DATA SHOWN =>
══════════════════════════════
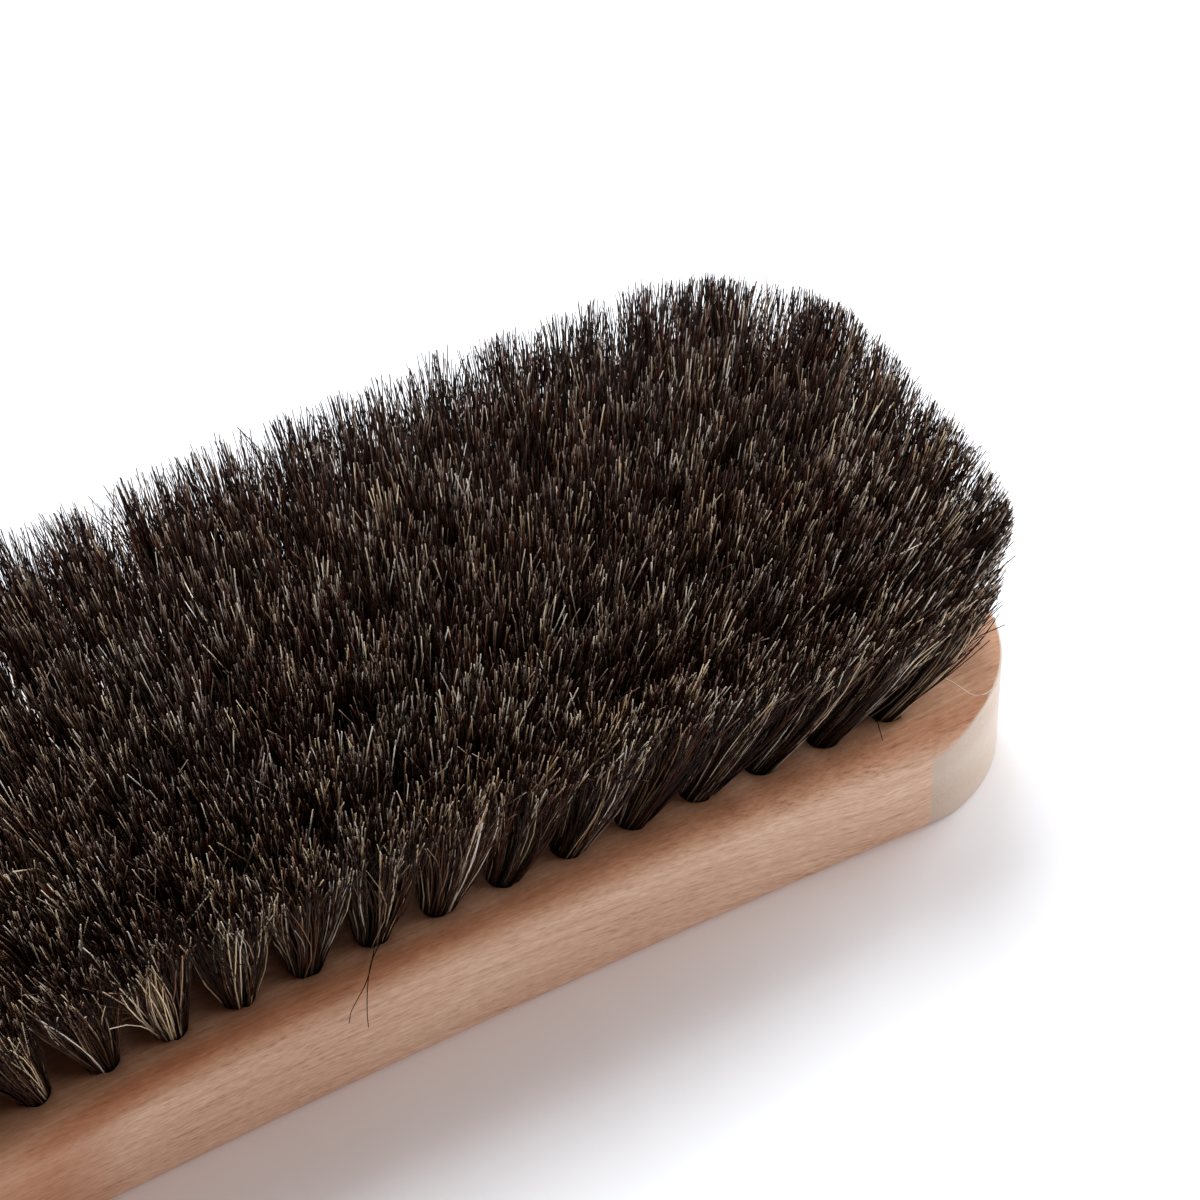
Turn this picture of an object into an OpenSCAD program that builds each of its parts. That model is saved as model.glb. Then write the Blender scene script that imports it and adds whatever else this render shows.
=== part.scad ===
// Shoe shine brush with a beech stock and horsehair tufts, lying on its back.
// X runs along the brush, Y across it, Z up from the back towards the bristles.
// The origin is the middle of the flat back.

/* [Stock] */
// Length of the wooden stock
stock_l = 165; // [150:1:190]
// Width of the stock where its corners begin
stock_w = 57; // [51:1:63]
// Thickness of the stock
stock_t = 14.5; // [12.5:0.5:18]
// How far each long side draws in at the middle
waist = 1.4; // [0.5:0.1:2.5]
// Radius of the four upright corners
corner_r = 16.5; // [12:0.5:20]
// Radius of the moulded long edges on the bristle face
edge_r = 3.75; // [2:0.25:4]
// Radius of the long edges on the back
back_r = 0.75; // [0.5:0.25:2]

/* [Holes] */
// Diameter of the drilled blind holes
hole_d = 3.8; // [3.2:0.1:4.2]
// Depth of the holes along their own axis
hole_depth = 8.5; // [7:0.5:9.5]
// Distance from the end of the stock to the last hole
end_inset = 10.5; // [9:0.5:13]
// Distance from the long side to the first hole
side_inset = 7; // [6.6:0.1:8.6]

/* [Bristles] */
// Height of the trimmed bristles above the stock, in the middle
bristle_h = 24.5; // [18.5:1:30.5]
// How much lower the trim is at the two ends
end_drop = 4.5; // [0:0.5:6]
// How much lower the trim is along the two sides
side_drop = 2; // [0:0.5:4]
// Lean of the tufts nearest the two ends, in degrees
end_lean = 24; // [10:1:26]
// Lean of the tufts nearest the two sides, in degrees
side_lean = 17; // [8:1:22]

/* [Anchor wire] */
// Thickness of the flat anchor wire
wire_t = 0.45; // [0.3:0.05:0.6]
// Width of the flat anchor wire, which stands on edge
wire_w = 1.7; // [1.2:0.1:2]
// How far each end of a wire bites into the wall of its hole
wire_bite = 0.2; // [0.1:0.05:0.3]

/* [Hidden] */
// Cross rows from the left end to the right end, and tufts in a full cross row
ROWS = 19;
ACROSS = 6;
function two_digits(i) = str(i < 10 ? "0" : "", i);
function tuft_name(i) = str("tuft_row_", two_digits(i));
function anchor_name(i) = str("anchor_row_", two_digits(i));

// The long sides are arcs as wide as the stock where the corners begin
waist_x = stock_l / 2 - corner_r;
waist_r = (waist_x * waist_x + waist * waist) / (2 * waist);
mid_half_w = stock_w / 2 - waist;
function half_width(x) = mid_half_w + waist_r - sqrt(waist_r * waist_r - min(x * x, waist_x * waist_x));

// Holes lie on a square lattice that follows the waist and skips the corners
last_x = stock_l / 2 - end_inset;
pitch = 2 * last_x / (ROWS - 1);
corner_slack = 0.1;
corner_clear = corner_r - side_inset + corner_slack;
function row_x(i) = (i - (ROWS + 1) / 2) * pitch;
function row_y(x, v) = v * (half_width(x) - side_inset);
function beyond(a, limit) = max(abs(a) - limit, 0);
function fits_corner(x, y) =
    norm([beyond(x, waist_x), beyond(y, stock_w / 2 - corner_r)]) <= corner_clear;
function row_spots(i) = [
    for (j = [0:ACROSS - 1])
        let (x = row_x(i), v = 2 * j / (ACROSS - 1) - 1, y = row_y(x, v))
        if (fits_corner(x, y)) [x, y, x / last_x, v]
];
spots = [for (i = [1:ROWS]) each row_spots(i)];

// A spot is [x, y, u, v], where u and v run from -1 to 1 along and across the brush
function lean(s) = [tan(end_lean * s[2]), tan(side_lean * s[3])];
function tilt(s) = atan(norm(lean(s)));
function heading(s) = atan2(lean(s)[1], lean(s)[0]);
function trim_height(s) = bristle_h - end_drop * s[2] * s[2] - side_drop * s[3] * s[3];

// Each tuft is a round bundle that parts above the stock into four spreading strands,
// which together stay within the tuft's own cell of the lattice
across_pitch = 2 * (mid_half_w - side_inset) / (ACROSS - 1);
cell = min(pitch, across_pitch);
bundle_r = hole_d / 2 - 0.05;
bundle_h = 2.5;
bundle_sides = 8;
strands = 4;
strand_spread = 0.36 * cell;
strand_w = 0.28 * cell;
strand_turn = 14;
strand_uneven = 0.8;
wire_l = hole_d + 2 * wire_bite;
drill_run = 3;

wood = "#c8a283";
hair = "#3b2c22";
steel = "#b9bbbd";

// Repeatable unevenness from -1 to 1 for strand number k of the tuft at spot s
function uneven(s, k) = sin(137.5 * (s[0] / pitch + 7 * s[3] + 3 * k) + 40 * s[0] * s[3] + 61 * k);

// Draws children in a hole's own frame: z along its axis, zero where it meets the bristle face
module at_hole(s) {
    translate([s[0], s[1], stock_t])
        rotate([0, tilt(s), heading(s)])
            rotate([0, 0, -heading(s)])
                children();
}

module wire_blank() {
    translate([0, 0, -hole_depth + wire_w / 2])
        cube([wire_l, wire_t, wire_w], center = true);
}

// Section of the stock across one moulded long edge, from the side inwards
module moulded_section() {
    translate([edge_r, 0])
        square([stock_w, stock_t]);
    translate([0, back_r])
        square([2 * edge_r, stock_t - back_r - edge_r]);
    translate([back_r, 0])
        square([2 * edge_r, stock_t / 2]);
    translate([edge_r, stock_t - edge_r])
        circle(r = edge_r, $fn = 64);
    translate([back_r, back_r])
        circle(r = back_r, $fn = 64);
}

// Everything inwards of one waisted long side
module moulded_side() {
    sweep = 2 * atan(stock_l / waist_r);
    translate([0, -mid_half_w - waist_r, 0])
        rotate([0, 0, 90 - sweep / 2])
            rotate_extrude(angle = sweep, $fn = 1440)
                translate([waist_r, 0])
                    moulded_section();
}

// Outline of the stock with its four round corners
module outline() {
    square([stock_l, stock_w - 2 * corner_r], center = true);
    square([stock_l - 2 * corner_r, stock_w], center = true);
    for (sx = [-1, 1], sy = [-1, 1])
        translate([sx * (stock_l / 2 - corner_r), sy * (stock_w / 2 - corner_r)])
            circle(r = corner_r, $fn = 180);
}

module stock() {
    color(wood)
        difference() {
            intersection() {
                linear_extrude(stock_t)
                    outline();
                moulded_side();
                mirror([0, 1, 0])
                    moulded_side();
            }
            for (s = spots)
                at_hole(s) {
                    translate([0, 0, -hole_depth])
                        cylinder(d = hole_d, h = hole_depth + drill_run, $fn = 48);
                    wire_blank();
                }
        }
}

// Corner n of the bundle, at height z
function bundle_point(n, z) =
    let (a = (n + 0.5) * 360 / bundle_sides) [bundle_r * cos(a), bundle_r * sin(a), z];

// The four corners of the trimmed end of strand k, in the order of its foot
function strand_end(s, k) =
    let (
        a = (2 * k + 1.5) * 360 / bundle_sides + strand_turn * uneven(s, k),
        z = trim_height(s) / cos(tilt(s)) + strand_uneven * uneven(s, k + 5),
        middle = strand_spread * [cos(a), sin(a)]
    )
    [for (turn = [180, -90, 0, 90])
        let (p = middle + strand_w / 2 * [cos(a + turn), sin(a + turn)])
        [p[0], p[1], z]];

// Points are the bottom ring, the top ring, the middle of the top, then four for each strand end
module tuft(s) {
    z0 = -hole_depth + wire_w;
    n = bundle_sides;
    points = concat(
        [for (i = [0:n - 1]) bundle_point(i, z0)],
        [for (i = [0:n - 1]) bundle_point(i, bundle_h)],
        [[0, 0, bundle_h]],
        [for (k = [0:strands - 1]) each strand_end(s, k)]
    );
    foot = function (k) [2 * n, n + 2 * k, n + 2 * k + 1, n + (2 * k + 2) % n];
    tip = function (k) [for (q = [0:3]) 2 * n + 1 + 4 * k + q];
    walls = [for (i = [0:n - 1])
        let (j = (i + 1) % n)
        each [[i, n + j, j], [i, n + i, n + j]]];
    floor_fan = [for (i = [1:n - 2]) [0, i, i + 1]];
    strand_walls = [for (k = [0:strands - 1], q = [0:3])
        let (f = foot(k), t = tip(k), r = (q + 1) % 4)
        each [[f[q], t[r], f[r]], [f[q], t[q], t[r]]]];
    strand_caps = [for (k = [0:strands - 1])
        let (t = tip(k))
        each [[t[0], t[2], t[1]], [t[0], t[3], t[2]]]];
    polyhedron(points, concat(walls, floor_fan, strand_walls, strand_caps));
}

module tuft_row(i) {
    color(hair)
        for (s = row_spots(i))
            at_hole(s)
                tuft(s);
}

module anchor_row(i) {
    color(steel)
        for (s = row_spots(i))
            at_hole(s)
                wire_blank();
}

stock();
for (i = [1:ROWS]) tuft_row(i);
for (i = [1:ROWS]) anchor_row(i);
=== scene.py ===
# %% [markdown]
# # A shoe shine brush
#
# A shine brush is a block of beech with bunches of horsehair pulled into blind holes. There is no glue and
# no cover: a short flat wire holds each bunch by its fold at the bottom of its hole. The brush lies on its
# flat back, bristles up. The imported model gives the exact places. This lesson dresses it: first the camera,
# the floor and the light, then the block as one closed surface, then about forty-six thousand hairs.

# %% The frame that everything sits in
import bpy
import numpy as np
from mathutils import Matrix, Vector
from mathutils.geometry import delaunay_2d_cdt


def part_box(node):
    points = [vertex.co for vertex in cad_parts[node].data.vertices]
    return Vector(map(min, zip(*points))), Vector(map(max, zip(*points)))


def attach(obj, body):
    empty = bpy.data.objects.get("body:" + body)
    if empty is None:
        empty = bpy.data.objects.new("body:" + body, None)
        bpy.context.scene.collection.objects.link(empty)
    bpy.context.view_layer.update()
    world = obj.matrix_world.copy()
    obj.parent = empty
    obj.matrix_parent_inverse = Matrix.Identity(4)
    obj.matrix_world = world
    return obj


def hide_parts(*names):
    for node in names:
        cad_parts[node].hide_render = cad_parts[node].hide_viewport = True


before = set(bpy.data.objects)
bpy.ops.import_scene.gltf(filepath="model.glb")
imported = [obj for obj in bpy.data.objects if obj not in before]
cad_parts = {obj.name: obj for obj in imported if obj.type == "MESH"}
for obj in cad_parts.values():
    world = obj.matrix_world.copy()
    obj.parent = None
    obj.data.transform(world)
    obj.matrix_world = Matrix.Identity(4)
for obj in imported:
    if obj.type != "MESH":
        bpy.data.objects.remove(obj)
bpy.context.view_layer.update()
mm = 0.001

# %% [markdown]
# ## The brush in numbers
#
# Everything below is worked out in millimetres, in the frame of the model: X along the brush, Y across it,
# Z up from the back. The block's length, width and thickness are read off its node. The holes lie on a
# square lattice that follows the drawn-in long sides and skips the four corners, and each hole leans
# outwards, so that the tufts spread like a fan. The hair stands HAIR_H over the face in the middle, and
# less by END_DROP at the two ends and by SIDE_DROP along the two sides.

# %% Sizes of the block and the fan of holes
low, high = np.array(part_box("stock")) / mm
LENGTH, WIDTH, THICK = high - low
WAIST = 1.4
CORNER_R = 16.5
FACE_R = 3.75
BACK_R = 0.75
HOLE_R = 1.9
HOLE_DEPTH = 8.5
END_INSET = 10.5
SIDE_INSET = 7.0
CORNER_SLACK = 0.1
HAIR_H = 27.1
END_DROP = 5.0
SIDE_DROP = 2.0
END_LEAN = 24.0
SIDE_LEAN = 17.0
ROWS = 19
ACROSS = 6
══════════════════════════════
WHAT IS REQUIRED => Extract the lines from the line with "color(hair)" through the line with "# the floor". Keep both of those lines, copy everything exactly, and add nothing.

CORRECT RESPONSE =>
    color(hair)
        for (s = row_spots(i))
            at_hole(s)
                tuft(s);
}

module anchor_row(i) {
    color(steel)
        for (s = row_spots(i))
            at_hole(s)
                wire_blank();
}

stock();
for (i = [1:ROWS]) tuft_row(i);
for (i = [1:ROWS]) anchor_row(i);
=== scene.py ===
# %% [markdown]
# # A shoe shine brush
#
# A shine brush is a block of beech with bunches of horsehair pulled into blind holes. There is no glue and
# no cover: a short flat wire holds each bunch by its fold at the bottom of its hole. The brush lies on its
# flat back, bristles up. The imported model gives the exact places. This lesson dresses it: first the camera,
# the floor and the light, then the block as one closed surface, then about forty-six thousand hairs.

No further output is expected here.